先程のEquinixも4番目のお得意様なのが興味深いです。Digital Realtyがデータセンターという建物を開発し、そこをEquinixがリースして自分のビジネスをしているようです。先程の記事にも
こうした独特の立ち位置であるため、世界中のコロケーションサービス事業者やクラウドサービスプロバイダーは、デジタル・リアルティにとって「競合」であり、同時に「顧客」でもあるという。たとえば「エクイニクス(Equinix)は競合でもあるが、当社の最大手顧客5社のうちの1社でもある」と、CEOのスタイン氏は説明する。
と説明がありました。
Digital Realtyも好調な株価を見せています。ここ最近はやや停滞気味ですが、データセンター需要がおさまらない限りはビジネスも拡張し続けるのではないでしょうか。
データセンタービジネスへの投資は有りか否か
EquinixもDitital Realtyも、データセンターというIT関連のビジネス企業に見えて実態は不動産ビジネスで、実際彼らはREIT(不動産投資信託)になります。なぜREITなのかというと理由の一つは法人税回避のようです。米国では収益の9割以上を配当金として支払うことで法人税回避ができるそうです。

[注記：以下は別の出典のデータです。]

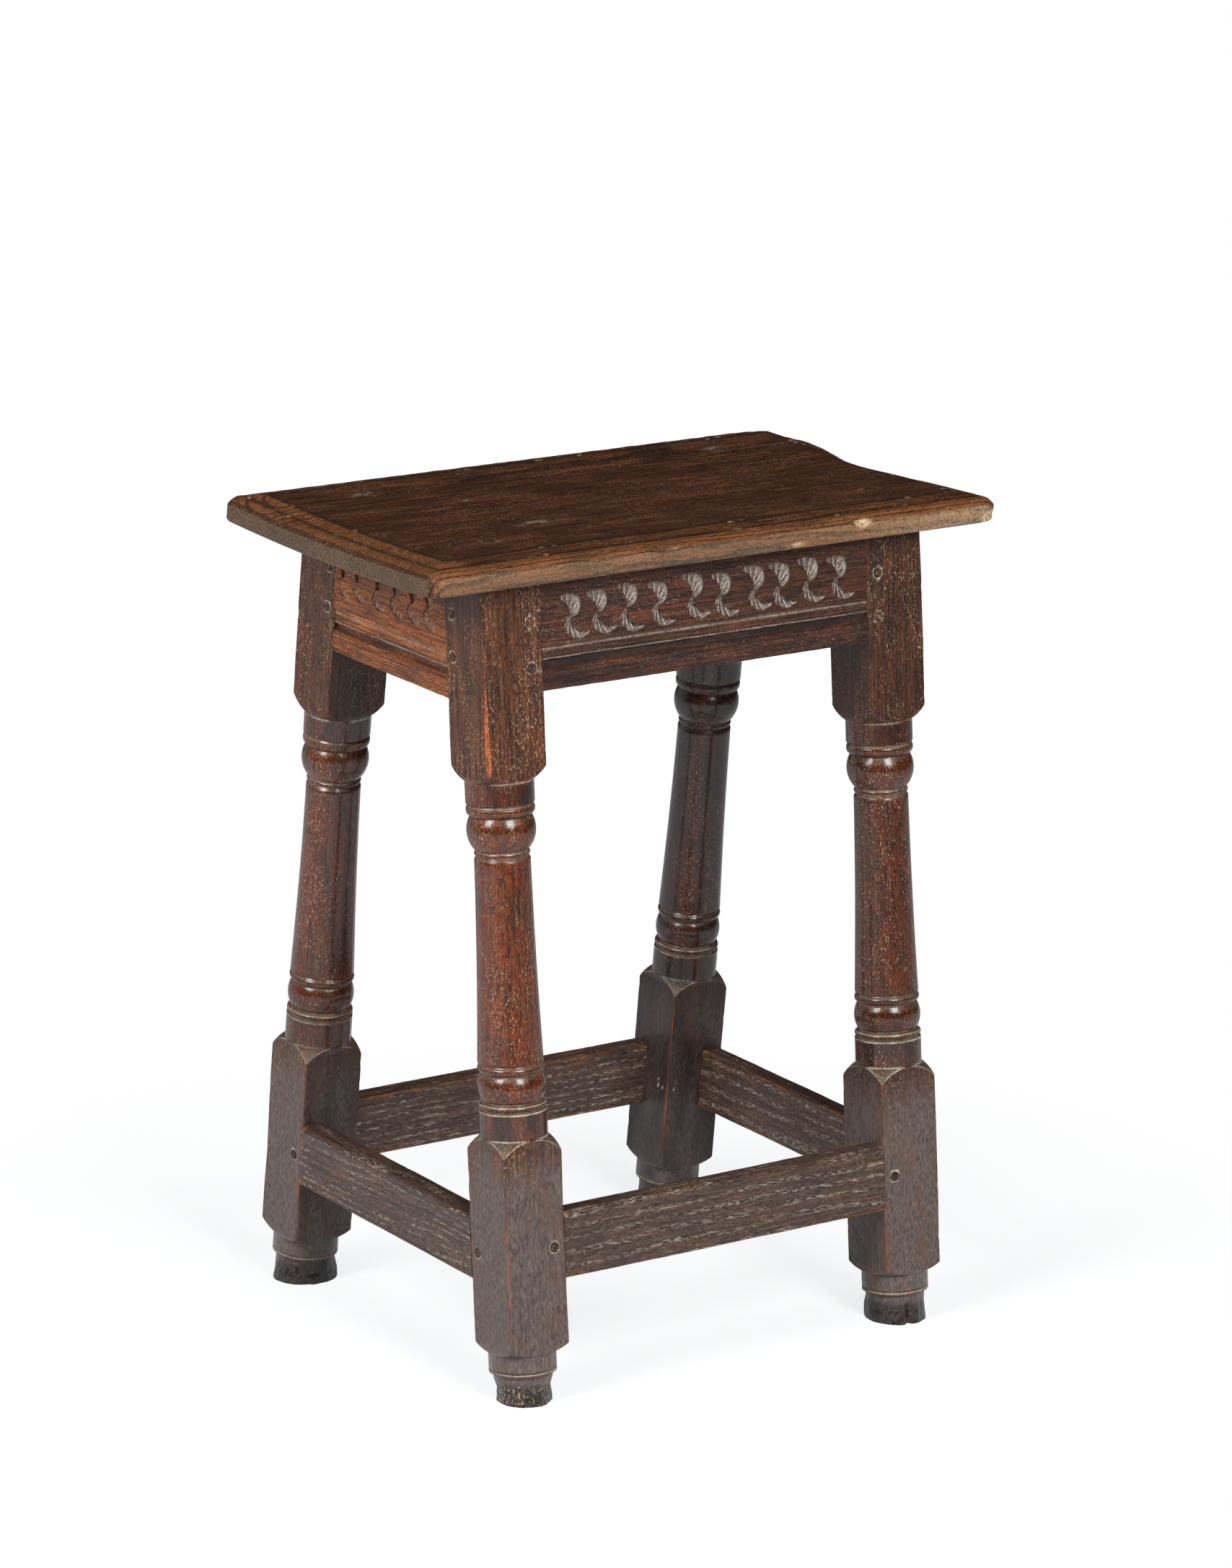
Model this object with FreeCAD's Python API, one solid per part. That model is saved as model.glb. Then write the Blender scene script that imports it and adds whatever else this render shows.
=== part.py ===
"""Oak joint stool: turned legs, carved friezes and low stretchers, pegged together under a moulded seat.

Millimetres, +Z up. The origin is on the floor under the middle of the stool. X runs along the long
side, and the front is towards -Y. The legs lean out towards the front and the back, and stand upright
when seen from the front.
"""
import FreeCAD, Part
import math
import os

# Overall sizes: the splay is how much further out a leg's axis is at the floor than under the seat
frame_height = 557.0
seat_length = 460.0
seat_depth = 268.0
seat_end_overhang = 52.0
seat_front_overhang = 22.8
leg_splay = 54.6

# Legs, with each member's length along the leg from the seat down
leg_side = 46.2
arris_wear = 1.4
upper_block_length = 126.0
shoulder_length = 10.5
shoulder_radius = 29.0
upper_neck_length = 15.5
upper_neck_radius = 23.0
collar_length = 5.0
collar_radius = 22.8
collar_slope_length = 2.2
throat_radius = 20.7
ball_length = 22.4
ball_swell_length = 10.0
ball_radius = 23.1
ball_foot_radius = 18.5
fillet_length = 2.1
fillet_radius = 18.4
column_top_radius = 18.8
column_middle_radius = 19.9
column_foot_radius = 22.1
astragal_length = 5.6
astragal_edge_radius = 21.2
astragal_radius = 22.3
ring_length = 17.3
ring_edge_radius = 20.9
ring_radius = 23.0
base_bead_length = 4.6
base_bead_edge_radius = 21.7
base_bead_radius = 22.9
lower_neck_length = 18.4
lower_neck_radius = 23.0
lower_block_length = 131.5
foot_length = 39.7
lower_shoulder_length = 5.5
ankle_length = 11.4
ankle_radius = 23.0
toe_bead_length = 1.4
toe_slope_length = 1.8
toe_throat_radius = 20.0
foot_end_radius = 21.6
quirk_width = 1.3
quirk_depth = 1.3

# Friezes: their carved scoops and the moulding run below them
long_frieze_height = 78.2
short_frieze_height = 84.7
frieze_thickness = 20.0
frieze_setback = 0.8
carving_centre_drop = 31.0
coin_radius = 12.5
coin_distance = 12.6
coin_rise = 1.2
upper_scoop_outline = ((-11.3, 13.6), (-2.0, 16.2), (6.5, 14.2), (9.2, 8.0), (0.3, -0.8))
lower_scoop_outline = ((-0.2, 0.6), (-5.0, -7.5), (0.0, -13.6), (7.5, -15.6), (16.0, -10.8))
upper_bowl_place = (2.5, 8.0)
lower_bowl_place = (8.0, -6.0)
scoop_bowl_radius = 14.0
scoop_depth = 3.2
short_carving_scale = 0.85
long_motif_shares = (-0.823, -0.66, -0.484, -0.292, -0.083, 0.093, 0.296, 0.453, 0.634, 0.819)
short_motif_shares = (-0.914, -0.649, -0.273, 0.059, 0.369, 0.656)
run_moulding_rise = 28.8
run_quirk_width = 0.7
run_quirk_depth = 1.2
run_bead_width = 6.4
run_bead_sink = 0.1
run_fillet_width = 1.2
run_fillet_sink = 0.4
run_step_width = 0.6
run_hollow_width = 6.6
run_hollow_depth = 2.6
run_hollow_belly_depth = 2.1

# Stretchers
stretcher_thickness = 17.0
long_stretcher_height = 45.5
short_stretcher_height = 43.5
front_stretcher_top = 128.5
back_stretcher_top = 123.5
side_stretcher_top = 123.0
stretcher_wear_radius = 3.0

# Joints
tenon_thickness = 8.0
tenon_setback = 6.5
tenon_length = 25.5
tenon_top_shoulder = 7.0
tenon_bottom_shoulder = 3.5
mortise_clearance = 0.1
mortise_end_clearance = 0.5
peg_diameter = 6.6
peg_length = 29.0
peg_proud = 0.5
peg_taper = 0.4
peg_point_length = 3.0
peg_point_diameter = 4.4
peg_shoulder_distance = 9.0
peg_clearance = 0.1
long_frieze_peg_drops = (31.5, 62.0)
short_frieze_peg_drops = (26.0, 54.0)

# Seat: an edge, a round nosing, an incised line, a sloping band, a second line, then the field
seat_thickness = 19.7
seat_edge_height = 10.0
seat_nosing_width = 11.0
seat_nosing_rise = 6.6
seat_nosing_fullness = 1.3
seat_band_width = 11.7
seat_line_width = 1.6
seat_line_depth = 0.9
seat_under_round = 1.5
seat_corner_radius = 12.0
seat_cup = 3.2
seat_peg_diameter = 8.0
seat_peg_depth = 19.0
seat_peg_shares = ((0.26, 0.52), (0.31, 0.58), (-0.45, -0.33), (0.34, -0.04))

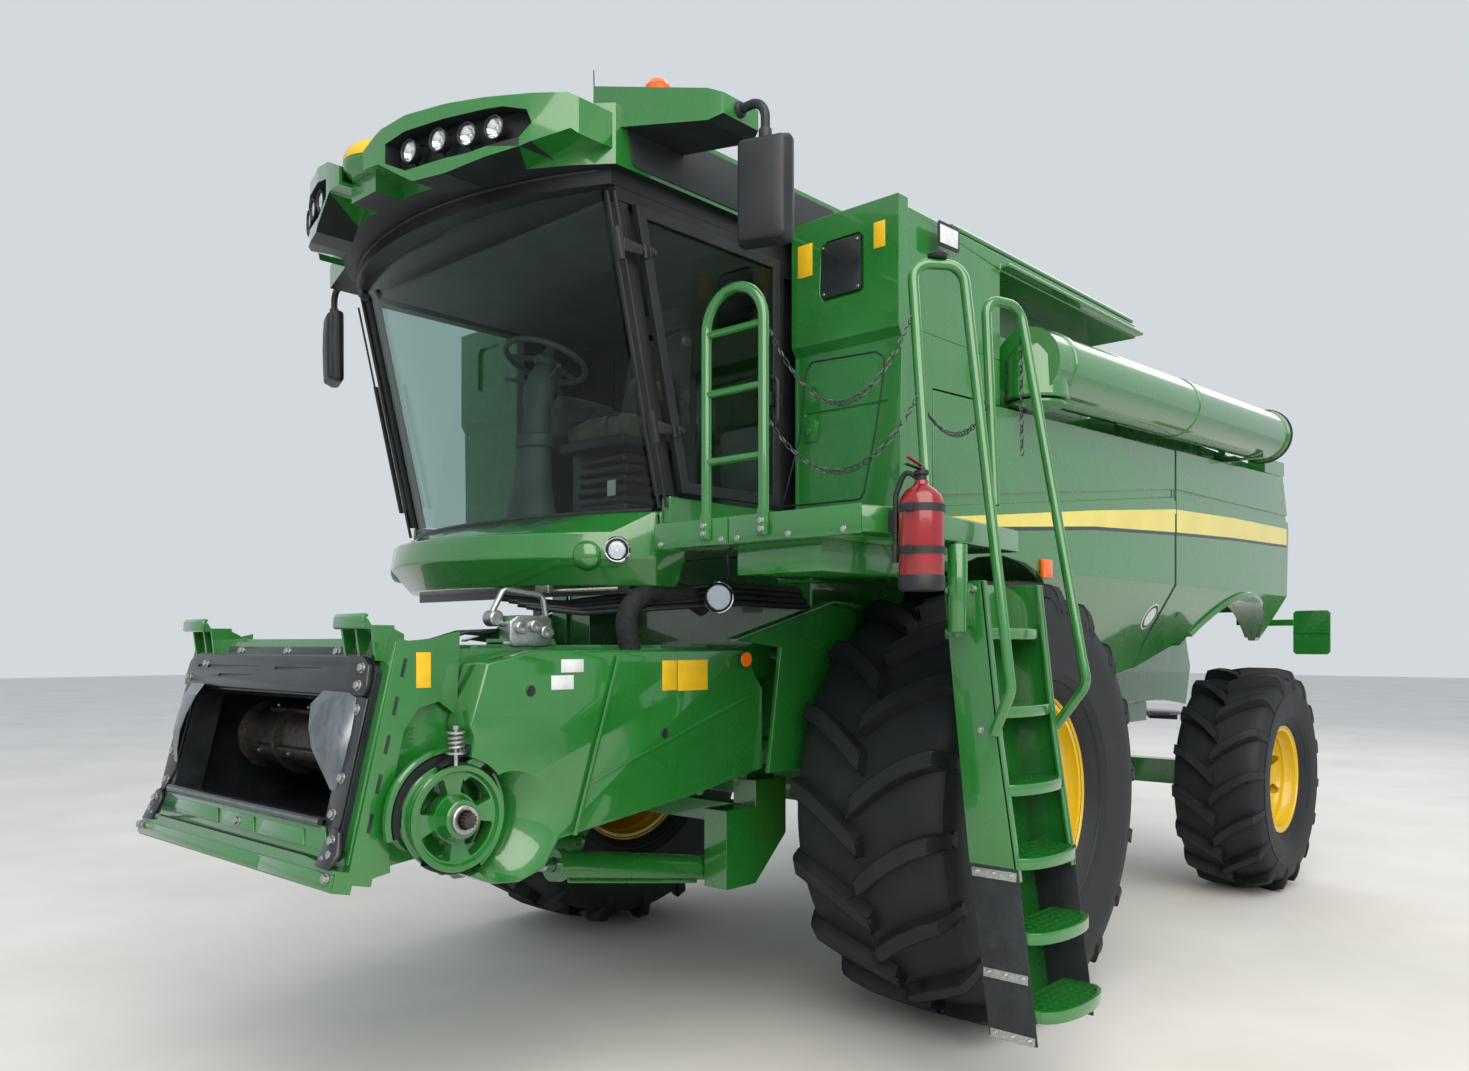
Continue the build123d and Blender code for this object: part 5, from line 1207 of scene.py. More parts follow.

FT: Equinix、REITへの転換を目指すと発表... - Varecs Partners Limited | Facebook
個人的には最初に挙げたロジックの通り、人工知能や他のテクノロジーの発展とともにデータセンターの需要も増えると思いますので、データセンタービジネスへの投資は面白いのではと感じます。あくまで不動産投資をしているという観点を忘れないことも大事ですね。